Welchen Stellenwert haben Gottesdienste im Leben der heutigen Senioren und warum kann man besonders Menschen mit Demenz noch so gut damit erreichen?

Die Generation der Heute Hochbetagten haben in der Regel noch eine starke religiöse Sozialisation. Aber auch unabhängig davon können wir Menschen mit einer Demenz gut mit Gottesdiensten erreichen, wenn diese emotional von der Zuwendung Gottes zu uns Menschen geprägt sind. Diese Zuwendung muss natürlich durch Menschen vermittelt werden, die den Gottesdienst durchführen.
Die Zuwendung kommt auf jeden Fall an. Und in diesen Gottesdiensten können wir uns der unterschiedlichen Elemente eines Gottesdienstes bedienen. Wir singen und beten gemeinsam vertraute Lieder und Gebete, wie z.B. das Vaterunser. Das hilft, sich selbst als Teil der Gemeinschaft zu erleben, die sich Gott anvertraut.
Wir können Themen ansprechen, die sonst im Pflegealltag nicht so einfach angesprochen werden können. Angst vor dem, was auf einen zu kommt, Sorge um Angehörige, Trauer, Hilflosigkeit, Scham, Versagensängste, Ohnmacht, …

Kann bzw. darf jeder von uns einen Gottesdienst feiern? Und sollte man einen „richtigen“ Gottesdienst nicht in einer Kapelle oder einer Kirche feiern?

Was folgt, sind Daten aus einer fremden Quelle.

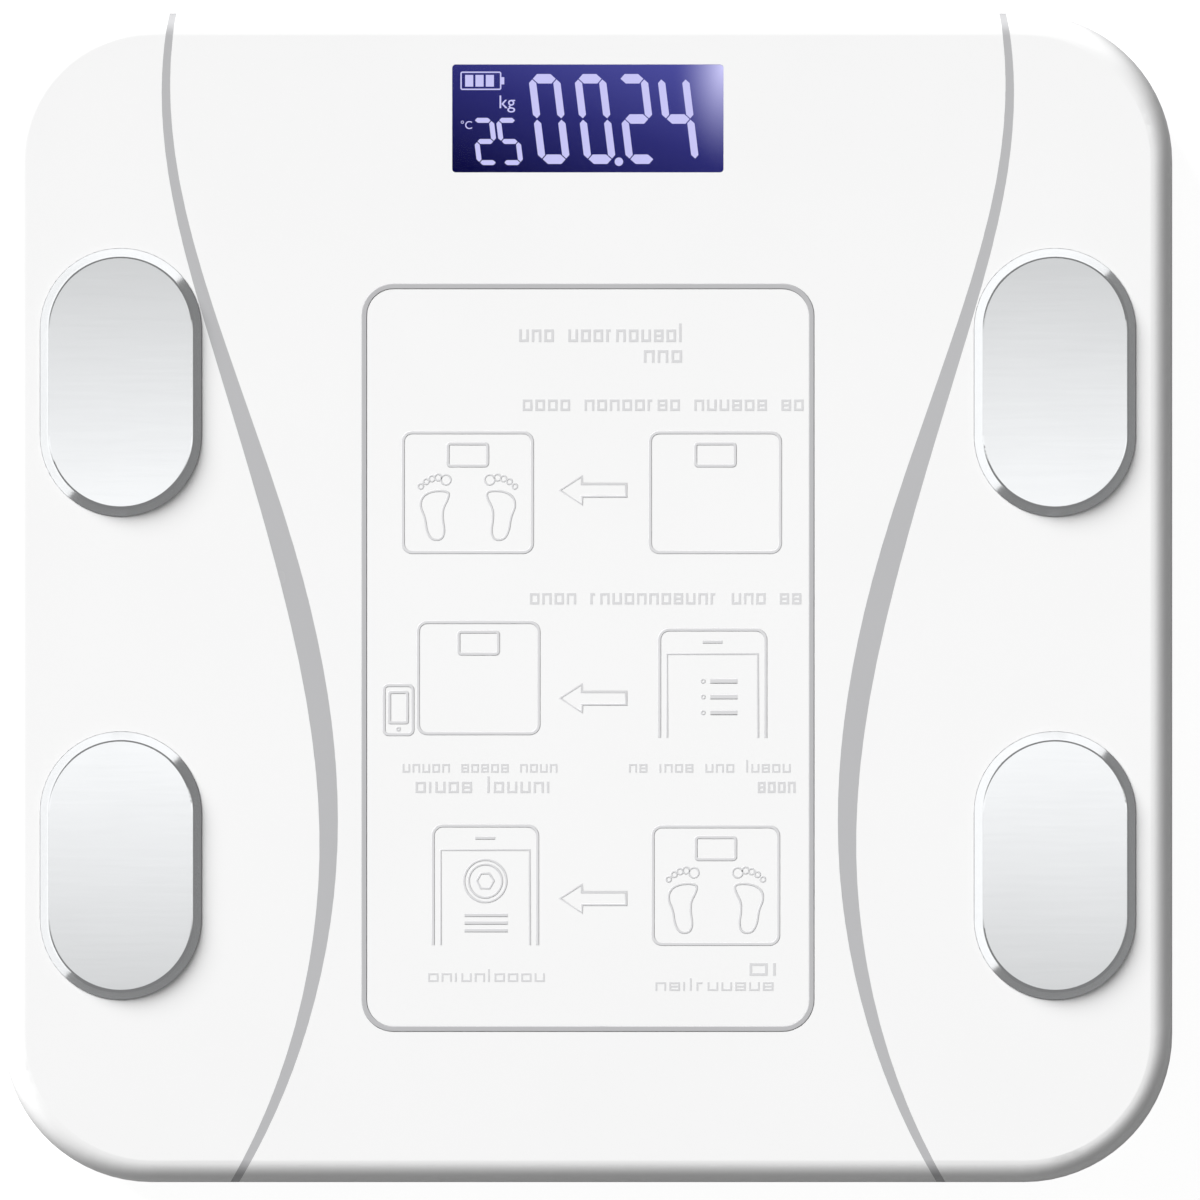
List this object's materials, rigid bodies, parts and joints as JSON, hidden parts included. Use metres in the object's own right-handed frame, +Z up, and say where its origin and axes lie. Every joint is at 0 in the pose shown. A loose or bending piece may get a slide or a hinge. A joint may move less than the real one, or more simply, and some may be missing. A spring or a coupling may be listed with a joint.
{
  "type": "digital bathroom scale",
  "caption": "Square digital bathroom scale: white casing with rounded corners, raised steel foot electrodes, display window, sprung feet and an underside battery door.",
  "frame": {"origin": "on the floor under the centre of the casing", "axes": "+Z up, +Y to the toe edge with the display, +X to the right of a person facing the display"},
  "size_m": [0.26, 0.26, 0.026],
  "materials": {
    "casing_white": "glossy moulded white",
    "base_white": "fine spark texture",
    "line_grey": "glossy grey inlay",
    "electrode_steel": "satin stainless sheet",
    "lens_clear": "clear polished",
    "tape_black": "matt film",
    "display_blue": "dark blue glass with pale segments",
    "guide_milky": "milky light guide",
    "strip_pink": "silicone rubber",
    "board_green": "solder mask",
    "parts_black": "moulded black",
    "sensor_steel": "plated sheet",
    "socket_ivory": "moulded ivory",
    "button_grey": "fine texture",
    "foot_plastic": "fine texture",
    "sole_rubber": "matt rubber",
    "cell_sleeve": "printed sleeve without words",
    "contact_nickel": "nickel plate",
    "screw_steel": "zinc plate",
    "lead_sleeve": "vinyl sleeve"
  },
  "bodies": {
    "casing": {"backlight_guide": "guide_milky", "base_cover": "base_white", "battery_1": "cell_sleeve", "battery_2": "cell_sleeve", "battery_3": "cell_sleeve", "battery_lead": "lead_sleeve", "battery_leaves": "contact_nickel", "battery_plates": "contact_nickel", "board_screws": "screw_steel", "case_screws": "screw_steel", "cell_lead_heel_left": "lead_sleeve", "cell_lead_heel_right": "lead_sleeve", "cell_lead_toe_left": "lead_sleeve", "cell_lead_toe_right": "lead_sleeve", "connector_strips": "strip_pink", "controller_chip": "parts_black", "display_glass": "display_blue", "display_holder": "parts_black", "display_lens": "lens_clear", "electrode_glue": "tape_black", "electrode_heel_left": "electrode_steel", "electrode_heel_right": "electrode_steel", "electrode_lead_heel_left": "lead_sleeve", "electrode_lead_heel_right": "lead_sleeve", "electrode_lead_toe_left": "lead_sleeve", "electrode_lead_toe_right": "lead_sleeve", "electrode_nuts": "screw_steel", "electrode_toe_left": "electrode_steel", "electrode_toe_right": "electrode_steel", "lead_sockets": "socket_ivory", "lens_tape": "tape_black", "line_inlay_left": "line_grey", "line_inlay_right": "line_grey", "load_cell_heel_left": "sensor_steel", "load_cell_heel_right": "sensor_steel", "load_cell_toe_left": "sensor_steel", "load_cell_toe_right": "sensor_steel", "main_board": "board_green", "push_switch": "parts_black", "radio_module": "sensor_steel", "ring_terminals": "contact_nickel", "top_cover": "casing_white"},
    "foot_toe_left": {"foot_cup_toe_left": "foot_plastic", "foot_sole_toe_left": "sole_rubber"},
    "foot_toe_right": {"foot_cup_toe_right": "foot_plastic", "foot_sole_toe_right": "sole_rubber"},
    "foot_heel_left": {"foot_cup_heel_left": "foot_plastic", "foot_sole_heel_left": "sole_rubber"},
    "foot_heel_right": {"foot_cup_heel_right": "foot_plastic", "foot_sole_heel_right": "sole_rubber"},
    "door": {"battery_door": "base_white"},
    "button": {"unit_button": "button_grey", "switch_plunger": "socket_ivory"}
  },
  "joints": [
    {"name": "foot_press_toe_left", "type": "slide", "parent": "casing", "child": "foot_toe_left", "axis": [0, 0, 1], "range_m": [0, 0.0008], "stiffness_N_per_m": 200000, "deforming": ["load_cell_toe_left"]},
    {"name": "foot_press_toe_right", "type": "slide", "parent": "casing", "child": "foot_toe_right", "axis": [0, 0, 1], "range_m": [0, 0.0008], "stiffness_N_per_m": 200000, "deforming": ["load_cell_toe_right"]},
    {"name": "foot_press_heel_left", "type": "slide", "parent": "casing", "child": "foot_heel_left", "axis": [0, 0, 1], "range_m": [0, 0.0008], "stiffness_N_per_m": 200000, "deforming": ["load_cell_heel_left"]},
    {"name": "foot_press_heel_right", "type": "slide", "parent": "casing", "child": "foot_heel_right", "axis": [0, 0, 1], "range_m": [0, 0.0008], "stiffness_N_per_m": 200000, "deforming": ["load_cell_heel_right"]},
    {"name": "door_hinge", "type": "hinge", "parent": "casing", "child": "door", "pos_m": [0, -0.01835, 0.0056], "axis": [-1, 0, 0], "range_deg": [0, 75]},
    {"name": "button_press", "type": "slide", "parent": "casing", "child": "button", "axis": [0, 0, 1], "range_m": [0, 0.0006], "stiffness_N_per_m": 1500}
  ]
}
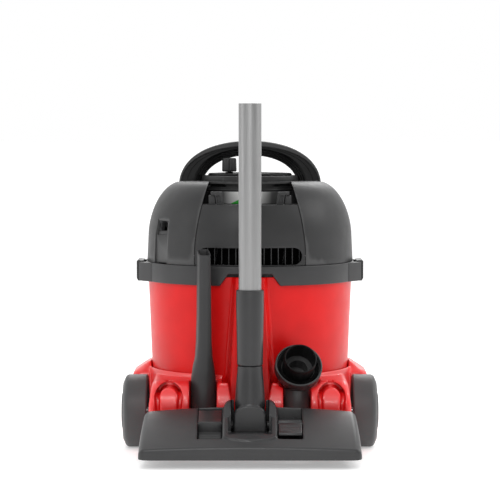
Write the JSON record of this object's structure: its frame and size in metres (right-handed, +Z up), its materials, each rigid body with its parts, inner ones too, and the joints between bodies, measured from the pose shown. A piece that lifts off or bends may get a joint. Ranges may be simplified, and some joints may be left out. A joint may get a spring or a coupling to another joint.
{
  "type": "tub vacuum cleaner",
  "caption": "Wheeled tub vacuum cleaner with lift-off power head, cable winder, carry handle, docked floor tool and tube, and parked hand tools.",
  "frame": {"origin": "on the floor, under the middle of the bounding box; the tub's axis stands 73.5 mm further along +Y", "axes": "+Z up, +Y towards the front of the machine (the hose inlet and castors), +X to the right as seen from behind, where the floor tool is docked"},
  "size_m": [0.376, 0.503, 0.501],
  "materials": {
    "red_shell": "moulded, satin gloss",
    "graphite_shell": "fine satin texture",
    "charcoal_shell": "fine satin texture",
    "black_trim": "plain",
    "wheel_plastic": "fine satin texture",
    "steel": "plain",
    "tube_metal": "fine brushed, anodised",
    "rotor_steel": "laminated stack with copper windings",
    "rubber": "matt",
    "filter_cloth": "felted",
    "foam": "open-cell foam",
    "label": "printed plate, no text"
  },
  "bodies": {
    "base": {"chassis": "red_shell", "rear_axle": "steel", "tub": "red_shell", "hose_inlet_collar": "black_trim", "inlet_pipe": "graphite_shell", "dust_bag": "filter_cloth", "wand_bracket": "graphite_shell"},
    "left_wheel": {"wheel_left": "wheel_plastic", "hub_cap_left": "graphite_shell"},
    "right_wheel": {"wheel_right": "wheel_plastic", "hub_cap_right": "graphite_shell"},
    "left_castor": {"castor_fork_left": "black_trim", "castor_pin_left": "steel"},
    "right_castor": {"castor_fork_right": "black_trim", "castor_pin_right": "steel"},
    "left_castor_roller": {"castor_wheel_left": "wheel_plastic"},
    "right_castor_roller": {"castor_wheel_right": "wheel_plastic"},
    "filter": {"filter_seal": "rubber", "filter_cloth": "filter_cloth"},
    "head": {"head_ring": "charcoal_shell", "head_dome": "graphite_shell", "rear_panel": "graphite_shell", "exhaust_grille": "black_trim", "exhaust_foam": "foam", "top_cap": "graphite_shell", "label_plate": "label", "cable_port": "black_trim", "switch_housing": "black_trim", "motor_cradle": "graphite_shell", "motor_seal": "rubber", "motor_can": "steel", "fan_cover": "steel", "contact_plate": "black_trim", "latch_pin_left": "steel", "latch_pin_right": "steel"},
    "left_latch": {"latch_left": "charcoal_shell"},
    "right_latch": {"latch_right": "charcoal_shell"},
    "handle": {"carry_handle": "graphite_shell", "handle_insert": "black_trim"},
    "switch": {"switch_rocker": "red_shell"},
    "rotor": {"rotor_shaft": "rotor_steel", "fan_impeller": "steel"},
    "winder": {"cable_drum": "graphite_shell", "mains_cable": "rubber", "winder_disc": "black_trim"},
    "crank_knob": {"winder_knob": "graphite_shell"},
    "tool_neck": {"tool_elbow": "charcoal_shell"},
    "tool_cuff": {"tool_socket": "charcoal_shell"},
    "wand": {"wand_tube": "tube_metal"},
    "tool_head": {"floor_tool_housing": "charcoal_shell", "floor_tool_sole": "steel"},
    "left_pedal": {"pedal_left": "charcoal_shell"},
    "right_pedal": {"pedal_right": "charcoal_shell"},
    "brushes": {"bristle_carriage": "black_trim"},
    "left_tool_wheel": {"tool_wheel_left": "wheel_plastic"},
    "right_tool_wheel": {"tool_wheel_right": "wheel_plastic"},
    "crevice_nozzle": {"crevice_tool": "charcoal_shell"},
    "dusting_brush": {"dusting_nozzle": "charcoal_shell", "dusting_bristles": "black_trim"},
    "dusting_collar": {"dusting_sleeve": "graphite_shell"}
  },
  "joints": [
    {"name": "left_wheel_spin", "type": "hinge", "parent": "base", "child": "left_wheel", "pos_m": [-0.165, -0.0215, 0.053], "axis": [1, 0, 0], "continuous": true},
    {"name": "right_wheel_spin", "type": "hinge", "parent": "base", "child": "right_wheel", "pos_m": [0.165, -0.0215, 0.053], "axis": [1, 0, 0], "continuous": true},
    {"name": "left_castor_swivel", "type": "hinge", "parent": "base", "child": "left_castor", "pos_m": [-0.101, 0.2, 0.06], "axis": [0, 0, 1], "continuous": true},
    {"name": "left_castor_roll", "type": "hinge", "parent": "left_castor", "child": "left_castor_roller", "pos_m": [-0.101, 0.187, 0.021], "axis": [1, 0, 0], "continuous": true},
    {"name": "right_castor_swivel", "type": "hinge", "parent": "base", "child": "right_castor", "pos_m": [0.101, 0.2, 0.06], "axis": [0, 0, 1], "continuous": true},
    {"name": "right_castor_roll", "type": "hinge", "parent": "right_castor", "child": "right_castor_roller", "pos_m": [0.101, 0.187, 0.021], "axis": [1, 0, 0], "continuous": true},
    {"name": "head_lift", "type": "slide", "parent": "base", "child": "head", "axis": [0, 0, 1], "range_m": [0, 0.3]},
    {"name": "filter_lift", "type": "slide", "parent": "base", "child": "filter", "axis": [0, 0, 1], "range_m": [0, 0.15]},
    {"name": "right_latch_swing", "type": "hinge", "parent": "head", "child": "right_latch", "pos_m": [0.1612, 0.0735, 0.2635], "axis": [0, -1, 0], "range_deg": [0, 28]},
    {"name": "left_latch_swing", "type": "hinge", "parent": "head", "child": "left_latch", "pos_m": [-0.1612, 0.0735, 0.2635], "axis": [0, 1, 0], "range_deg": [0, 28]},
    {"name": "handle_tilt", "type": "hinge", "parent": "head", "child": "handle", "pos_m": [0, 0.0735, 0.3775], "axis": [1, 0, 0], "range_deg": [0, 44]},
    {"name": "switch_rock", "type": "hinge", "parent": "head", "child": "switch", "pos_m": [0, 0.2145, 0.322], "axis": [1, 0, 0], "range_deg": [-12, 0]},
    {"name": "rotor_spin", "type": "hinge", "parent": "head", "child": "rotor", "pos_m": [0, 0.0735, 0.28], "axis": [0, 0, 1], "continuous": true},
    {"name": "winder_turn", "type": "hinge", "parent": "head", "child": "winder", "pos_m": [0, 0.0735, 0.39], "axis": [0, 0, 1], "continuous": true},
    {"name": "knob_spin", "type": "hinge", "parent": "winder", "child": "crank_knob", "pos_m": [-0.031, 0.0735, 0.41], "axis": [0, 0, 1], "continuous": true},
    {"name": "tool_undock", "type": "slide", "parent": "base", "child": "tool_neck", "axis": [0, 0, 1], "range_m": [0, 0.12]},
    {"name": "cuff_swivel", "type": "hinge", "parent": "tool_neck", "child": "tool_cuff", "pos_m": [0, -0.1545, 0.15], "axis": [0, 0, 1], "continuous": true},
    {"name": "tube_pull", "type": "slide", "parent": "tool_cuff", "child": "wand", "axis": [0, 0, 1], "range_m": [0, 0.095]},
    {"name": "tool_pitch", "type": "hinge", "parent": "tool_neck", "child": "tool_head", "pos_m": [0, -0.1625, 0.05], "axis": [1, 0, 0], "range_deg": [-15, 6]},
    {"name": "left_pedal_rock", "type": "hinge", "parent": "tool_head", "child": "left_pedal", "pos_m": [-0.05575, -0.1925, 0.055], "axis": [1, 0, 0], "range_deg": [-24, 0]},
    {"name": "right_pedal_rock", "type": "hinge", "parent": "tool_head", "child": "right_pedal", "pos_m": [0.05575, -0.1925, 0.055], "axis": [1, 0, 0], "range_deg": [0, 24]},
    {"name": "brush_drop", "type": "slide", "parent": "tool_head", "child": "brushes", "axis": [0, 0, -1], "range_m": [0, 0.0045]},
    {"name": "left_tool_wheel_roll", "type": "hinge", "parent": "tool_head", "child": "left_tool_wheel", "pos_m": [-0.1, -0.1535, 0.021], "axis": [1, 0, 0], "continuous": true},
    {"name": "right_tool_wheel_roll", "type": "hinge", "parent": "tool_head", "child": "right_tool_wheel", "pos_m": [0.1, -0.1535, 0.021], "axis": [1, 0, 0], "continuous": true},
    {"name": "crevice_lift", "type": "slide", "parent": "base", "child": "crevice_nozzle", "axis": [0, 0, 1], "range_m": [0, 0.12]},
    {"name": "dusting_lift", "type": "slide", "parent": "base", "child": "dusting_brush", "axis": [0, 0, 1], "range_m": [0, 0.085]},
    {"name": "dusting_collar_slide", "type": "slide", "parent": "dusting_brush", "child": "dusting_collar", "axis": [0.114, -0.8112, 0.5736], "range_m": [0, 0.01]}
  ],
  "couplings": [
    {"joint": "filter_lift", "follows": "head_lift", "ratio": 0.5},
    {"joint": "right_pedal_rock", "follows": "left_pedal_rock", "ratio": -1},
    {"joint": "brush_drop", "follows": "left_pedal_rock", "m_per_rad": -0.010624}
  ]
}
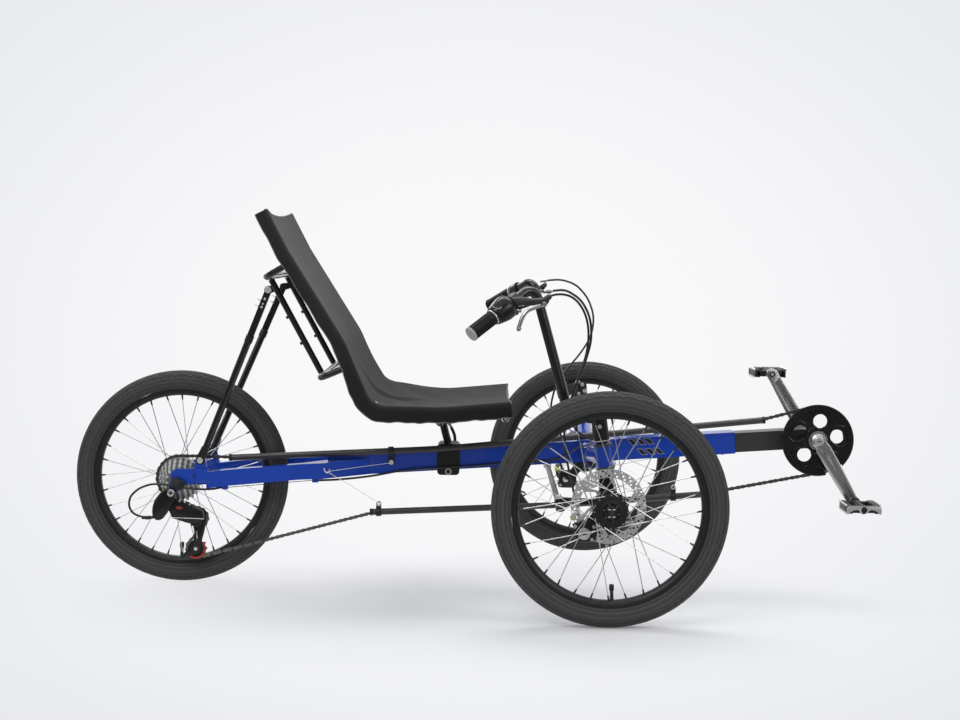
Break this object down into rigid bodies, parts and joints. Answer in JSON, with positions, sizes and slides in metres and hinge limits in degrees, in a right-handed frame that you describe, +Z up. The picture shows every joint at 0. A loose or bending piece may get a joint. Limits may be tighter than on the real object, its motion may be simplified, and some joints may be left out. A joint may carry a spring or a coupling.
{
  "type": "recumbent trike",
  "caption": "Low recumbent trike: blue box-tube frame, sling seat with hoops, under-seat chain tubes, disc-braked front wheels that steer, and cranks on a boom ahead.",
  "frame": {"origin": "under the middle of the trike's box, on the ground that its three tyres stand on", "axes": "+X forward to the cranks, +Y to the rider's left, +Z up"},
  "size_m": [1.8485, 0.854, 0.8694],
  "materials": {
    "blue_paint": "glossy blue paint",
    "black_paint": "satin black paint",
    "black_tube": "glossy black tube",
    "black_metal": "satin black",
    "black_plastic": "matt black",
    "pedal_black": "matt black body",
    "guide_tube": "dark grey, slightly clear",
    "seat_fabric": "woven grey mesh",
    "tyre": "black rubber",
    "grip_rubber": "black rubber",
    "rim_black": "black anodised",
    "spoke_steel": "bright",
    "disc_steel": "ground",
    "bright_steel": "nickel plated",
    "dark_steel": "dark plated",
    "chain_steel": "oiled",
    "aluminium": "polished",
    "lever_grey": "grey body",
    "tie_rod_grey": "grey",
    "cable_housing": "black housing"
  },
  "bodies": {
    "frame": {"main_tube": "blue_paint", "boom": "black_paint", "cross_member": "blue_paint", "rear_stays": "blue_paint", "rear_axle": "dark_steel", "seat_rails": "black_tube", "seat_cross_tubes": "black_tube", "seat_hoops": "black_tube", "seat_back_rods": "black_tube", "seat_braces": "black_tube", "seat_clamp": "black_metal", "seat_sling": "seat_fabric", "upper_chain_tube": "guide_tube", "lower_chain_tube": "guide_tube", "chain_tube_clips": "black_plastic", "chain": "chain_steel", "derailleur": "black_metal", "shift_cable": "cable_housing"},
    "rear_wheel": {"rear_tyre": "tyre", "rear_rim": "rim_black", "rear_spokes": "spoke_steel", "rear_hub": "black_metal", "cassette": "bright_steel"},
    "right_wheel": {"right_tyre": "tyre", "right_rim": "rim_black", "right_spokes": "spoke_steel", "right_hub": "black_metal", "right_disc": "disc_steel"},
    "left_wheel": {"left_tyre": "tyre", "left_rim": "rim_black", "left_spokes": "spoke_steel", "left_hub": "black_metal", "left_disc": "disc_steel"},
    "right_steering": {"right_knuckle": "black_metal", "right_stem": "black_metal", "right_handlebar": "black_tube", "right_grip": "grip_rubber", "right_brake_lever": "lever_grey", "right_caliper": "black_metal", "right_brake_cable": "cable_housing", "right_shifter": "black_plastic"},
    "left_steering": {"left_knuckle": "black_metal", "left_stem": "black_metal", "left_handlebar": "black_tube", "left_grip": "grip_rubber", "left_brake_lever": "lever_grey", "left_caliper": "black_metal", "left_brake_cable": "cable_housing"},
    "tie_rod": {"tie_rod": "tie_rod_grey"},
    "crank": {"crank_arms": "aluminium", "chainring": "dark_steel", "chain_guard": "black_plastic"},
    "right_pedal": {"right_pedal": "pedal_black"},
    "left_pedal": {"left_pedal": "pedal_black"}
  },
  "joints": [
    {"name": "rear_wheel_spin", "type": "hinge", "parent": "frame", "child": "rear_wheel", "pos_m": [-0.67475, 0, 0.2495], "axis": [0, 1, 0], "continuous": true},
    {"name": "right_steering", "type": "hinge", "parent": "frame", "child": "right_steering", "pos_m": [0.28925, -0.312, 0.3525], "axis": [-0.1444, 0, 0.9895], "range_deg": [-30, 30]},
    {"name": "left_steering", "type": "hinge", "parent": "frame", "child": "left_steering", "pos_m": [0.28925, 0.312, 0.3525], "axis": [-0.1444, 0, 0.9895], "range_deg": [-30, 30]},
    {"name": "right_wheel_spin", "type": "hinge", "parent": "right_steering", "child": "right_wheel", "pos_m": [0.29825, -0.387, 0.2495], "axis": [0, 1, 0], "continuous": true},
    {"name": "left_wheel_spin", "type": "hinge", "parent": "left_steering", "child": "left_wheel", "pos_m": [0.29825, 0.387, 0.2495], "axis": [0, 1, 0], "continuous": true},
    {"name": "tie_rod_swing", "type": "hinge", "parent": "right_steering", "child": "tie_rod", "pos_m": [0.19799, -0.312, 0.2377], "axis": [-0.1444, 0, 0.9895], "range_deg": [-30, 30]},
    {"name": "crank_spin", "type": "hinge", "parent": "frame", "child": "crank", "pos_m": [0.80425, 0, 0.35694], "axis": [0, 1, 0], "continuous": true},
    {"name": "right_pedal_spin", "type": "hinge", "parent": "crank", "child": "right_pedal", "pos_m": [0.88525, -0.1, 0.21664], "axis": [0, 1, 0], "continuous": true},
    {"name": "left_pedal_spin", "type": "hinge", "parent": "crank", "child": "left_pedal", "pos_m": [0.72325, 0.1, 0.49723], "axis": [0, 1, 0], "continuous": true}
  ],
  "couplings": [
    {"joint": "left_steering", "follows": "right_steering", "ratio": 1},
    {"joint": "tie_rod_swing", "follows": "right_steering", "ratio": -1}
  ]
}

Einen Wortgottesdienst kann jeder feiern. Nur die Sakramente sind an das ordinierte Amt gebunden. Deswegen können nur Ordinierte Abendmahl bzw. Eucharistie feiern. Aber es sollten nur Menschen Gottesdienste feiern, die darauf vertrauen, dass Gott sich in diesen Gottesdiensten durch die Zuwendung derer, die den Gottesdienst gestalten, offenbart.

Welchen Rat und welche Tipps können Sie uns für die Gestaltung von Gottesdiensten mit Senioren, insbesondere mit Menschen mit Demenz, mit auf den Weg geben?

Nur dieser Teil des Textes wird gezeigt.